GIVEN PROBLEM: Among the records that follow, set down only the lines from the one containing "middle = (corners.min(axis=0)" to the one containing "shown = obj.evaluated_get(depsgraph)", both included, exactly.

ENTRIES:
☆ ☆ ☆

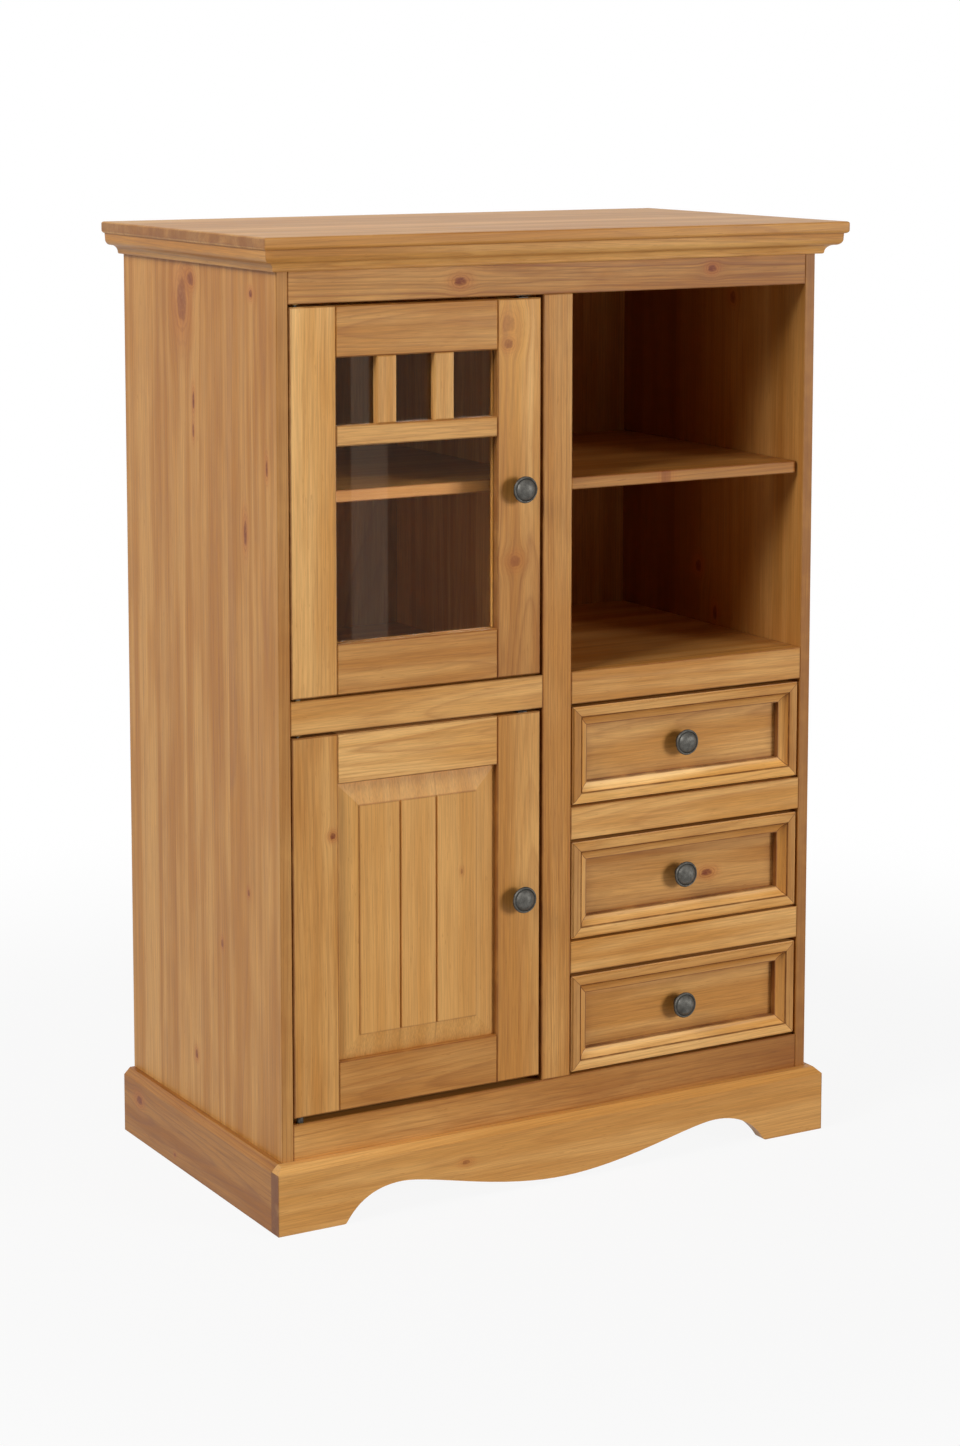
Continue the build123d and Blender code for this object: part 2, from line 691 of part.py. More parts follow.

☆ ☆ ☆

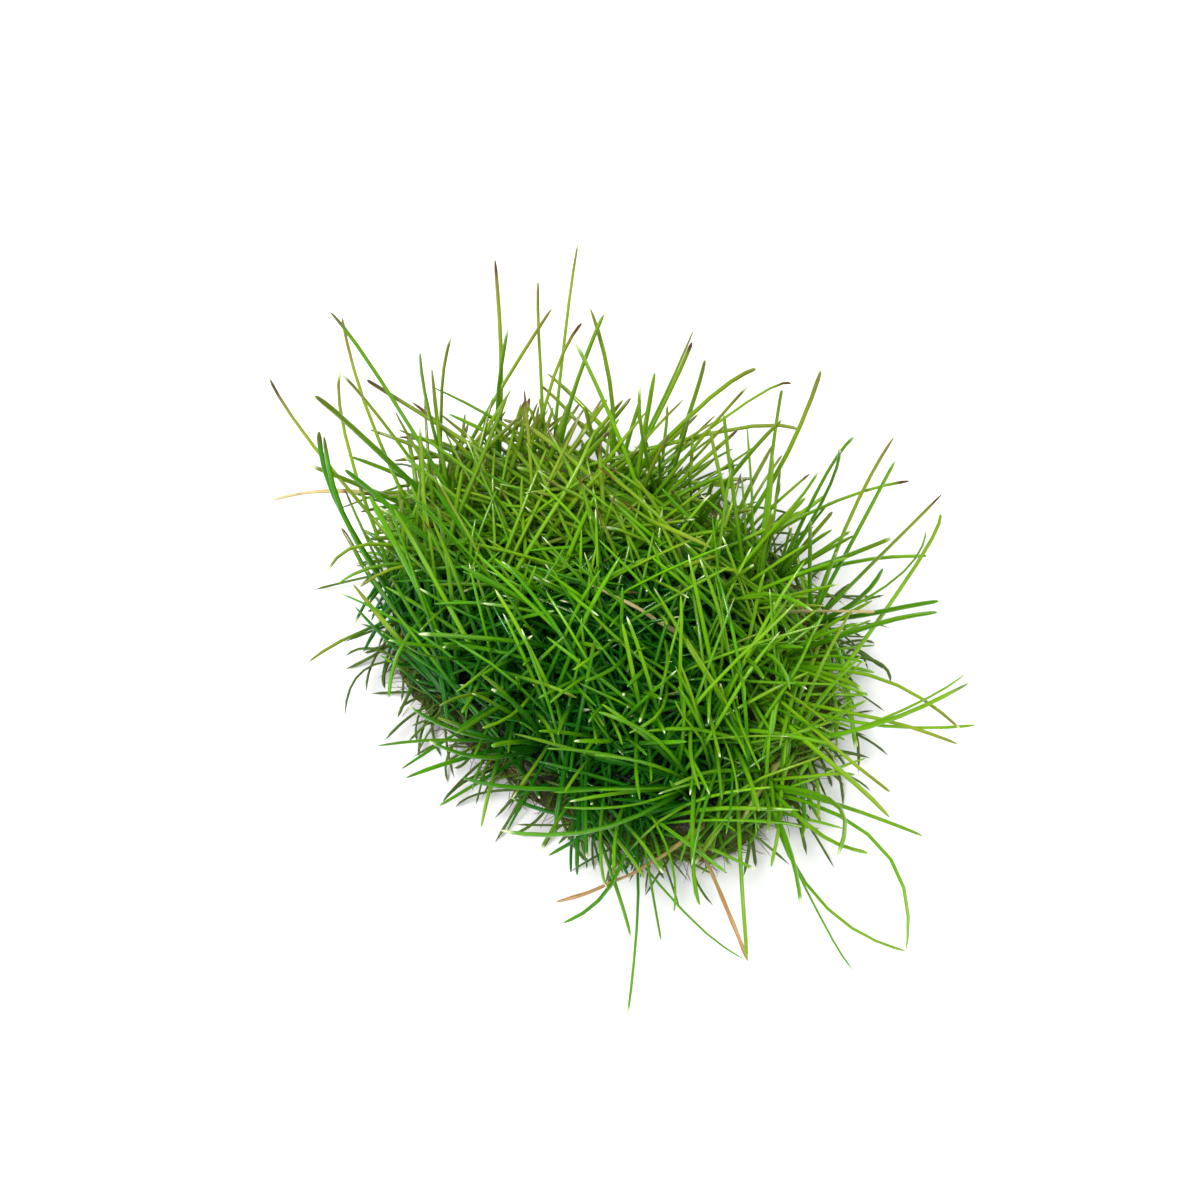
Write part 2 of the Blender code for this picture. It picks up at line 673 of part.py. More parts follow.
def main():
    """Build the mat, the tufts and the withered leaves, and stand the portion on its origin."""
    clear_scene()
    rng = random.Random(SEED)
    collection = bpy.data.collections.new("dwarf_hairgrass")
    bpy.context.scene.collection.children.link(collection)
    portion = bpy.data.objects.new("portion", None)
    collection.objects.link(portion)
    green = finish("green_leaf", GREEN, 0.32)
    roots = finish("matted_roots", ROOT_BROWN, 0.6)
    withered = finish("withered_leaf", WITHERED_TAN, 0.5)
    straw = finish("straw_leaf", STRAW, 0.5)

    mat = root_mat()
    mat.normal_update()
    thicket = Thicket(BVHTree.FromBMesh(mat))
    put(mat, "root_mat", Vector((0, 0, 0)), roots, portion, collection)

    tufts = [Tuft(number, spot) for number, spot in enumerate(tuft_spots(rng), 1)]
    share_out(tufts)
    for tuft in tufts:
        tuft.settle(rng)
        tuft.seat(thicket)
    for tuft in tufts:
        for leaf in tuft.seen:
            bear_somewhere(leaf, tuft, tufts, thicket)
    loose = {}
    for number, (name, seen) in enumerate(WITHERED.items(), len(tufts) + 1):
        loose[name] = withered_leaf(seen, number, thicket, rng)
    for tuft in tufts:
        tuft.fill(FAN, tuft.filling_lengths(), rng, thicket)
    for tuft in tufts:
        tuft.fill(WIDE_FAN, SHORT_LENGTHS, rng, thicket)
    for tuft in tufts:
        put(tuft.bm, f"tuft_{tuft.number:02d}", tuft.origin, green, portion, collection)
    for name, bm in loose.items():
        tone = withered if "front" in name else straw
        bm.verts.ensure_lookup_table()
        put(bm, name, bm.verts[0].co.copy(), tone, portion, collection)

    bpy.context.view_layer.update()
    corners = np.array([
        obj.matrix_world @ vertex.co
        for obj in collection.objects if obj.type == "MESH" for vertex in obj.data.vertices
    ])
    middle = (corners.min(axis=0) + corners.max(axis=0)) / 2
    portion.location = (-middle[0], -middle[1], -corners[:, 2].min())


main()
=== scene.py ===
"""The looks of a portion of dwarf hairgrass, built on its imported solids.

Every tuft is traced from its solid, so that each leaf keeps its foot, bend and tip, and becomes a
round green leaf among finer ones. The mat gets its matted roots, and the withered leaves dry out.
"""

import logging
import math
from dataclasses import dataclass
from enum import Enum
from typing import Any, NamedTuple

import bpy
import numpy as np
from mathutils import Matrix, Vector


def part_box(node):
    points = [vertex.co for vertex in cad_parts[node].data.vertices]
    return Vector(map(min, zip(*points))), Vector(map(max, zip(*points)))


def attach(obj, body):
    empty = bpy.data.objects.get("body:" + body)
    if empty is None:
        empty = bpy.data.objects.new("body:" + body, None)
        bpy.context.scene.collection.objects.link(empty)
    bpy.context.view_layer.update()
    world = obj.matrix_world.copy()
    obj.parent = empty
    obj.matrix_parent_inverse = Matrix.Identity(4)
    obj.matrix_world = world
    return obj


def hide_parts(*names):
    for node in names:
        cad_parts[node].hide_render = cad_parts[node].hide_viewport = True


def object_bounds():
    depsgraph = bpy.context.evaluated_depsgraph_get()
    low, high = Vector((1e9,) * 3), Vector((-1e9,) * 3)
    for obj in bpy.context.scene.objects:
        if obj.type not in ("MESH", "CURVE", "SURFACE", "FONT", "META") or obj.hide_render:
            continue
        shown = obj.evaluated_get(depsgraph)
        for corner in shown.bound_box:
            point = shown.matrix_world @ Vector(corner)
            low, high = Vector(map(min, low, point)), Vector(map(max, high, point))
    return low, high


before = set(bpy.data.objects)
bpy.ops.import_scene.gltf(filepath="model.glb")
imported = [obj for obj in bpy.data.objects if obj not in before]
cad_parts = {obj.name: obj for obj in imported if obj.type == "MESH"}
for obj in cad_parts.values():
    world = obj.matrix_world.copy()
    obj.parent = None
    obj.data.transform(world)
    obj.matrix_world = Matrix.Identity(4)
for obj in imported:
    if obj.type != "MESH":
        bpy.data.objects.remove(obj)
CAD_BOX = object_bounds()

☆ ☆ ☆

FINAL RESULT:
    middle = (corners.min(axis=0) + corners.max(axis=0)) / 2
    portion.location = (-middle[0], -middle[1], -corners[:, 2].min())


main()
=== scene.py ===
"""The looks of a portion of dwarf hairgrass, built on its imported solids.

Every tuft is traced from its solid, so that each leaf keeps its foot, bend and tip, and becomes a
round green leaf among finer ones. The mat gets its matted roots, and the withered leaves dry out.
"""

import logging
import math
from dataclasses import dataclass
from enum import Enum
from typing import Any, NamedTuple

import bpy
import numpy as np
from mathutils import Matrix, Vector


def part_box(node):
    points = [vertex.co for vertex in cad_parts[node].data.vertices]
    return Vector(map(min, zip(*points))), Vector(map(max, zip(*points)))


def attach(obj, body):
    empty = bpy.data.objects.get("body:" + body)
    if empty is None:
        empty = bpy.data.objects.new("body:" + body, None)
        bpy.context.scene.collection.objects.link(empty)
    bpy.context.view_layer.update()
    world = obj.matrix_world.copy()
    obj.parent = empty
    obj.matrix_parent_inverse = Matrix.Identity(4)
    obj.matrix_world = world
    return obj


def hide_parts(*names):
    for node in names:
        cad_parts[node].hide_render = cad_parts[node].hide_viewport = True


def object_bounds():
    depsgraph = bpy.context.evaluated_depsgraph_get()
    low, high = Vector((1e9,) * 3), Vector((-1e9,) * 3)
    for obj in bpy.context.scene.objects:
        if obj.type not in ("MESH", "CURVE", "SURFACE", "FONT", "META") or obj.hide_render:
            continue
        shown = obj.evaluated_get(depsgraph)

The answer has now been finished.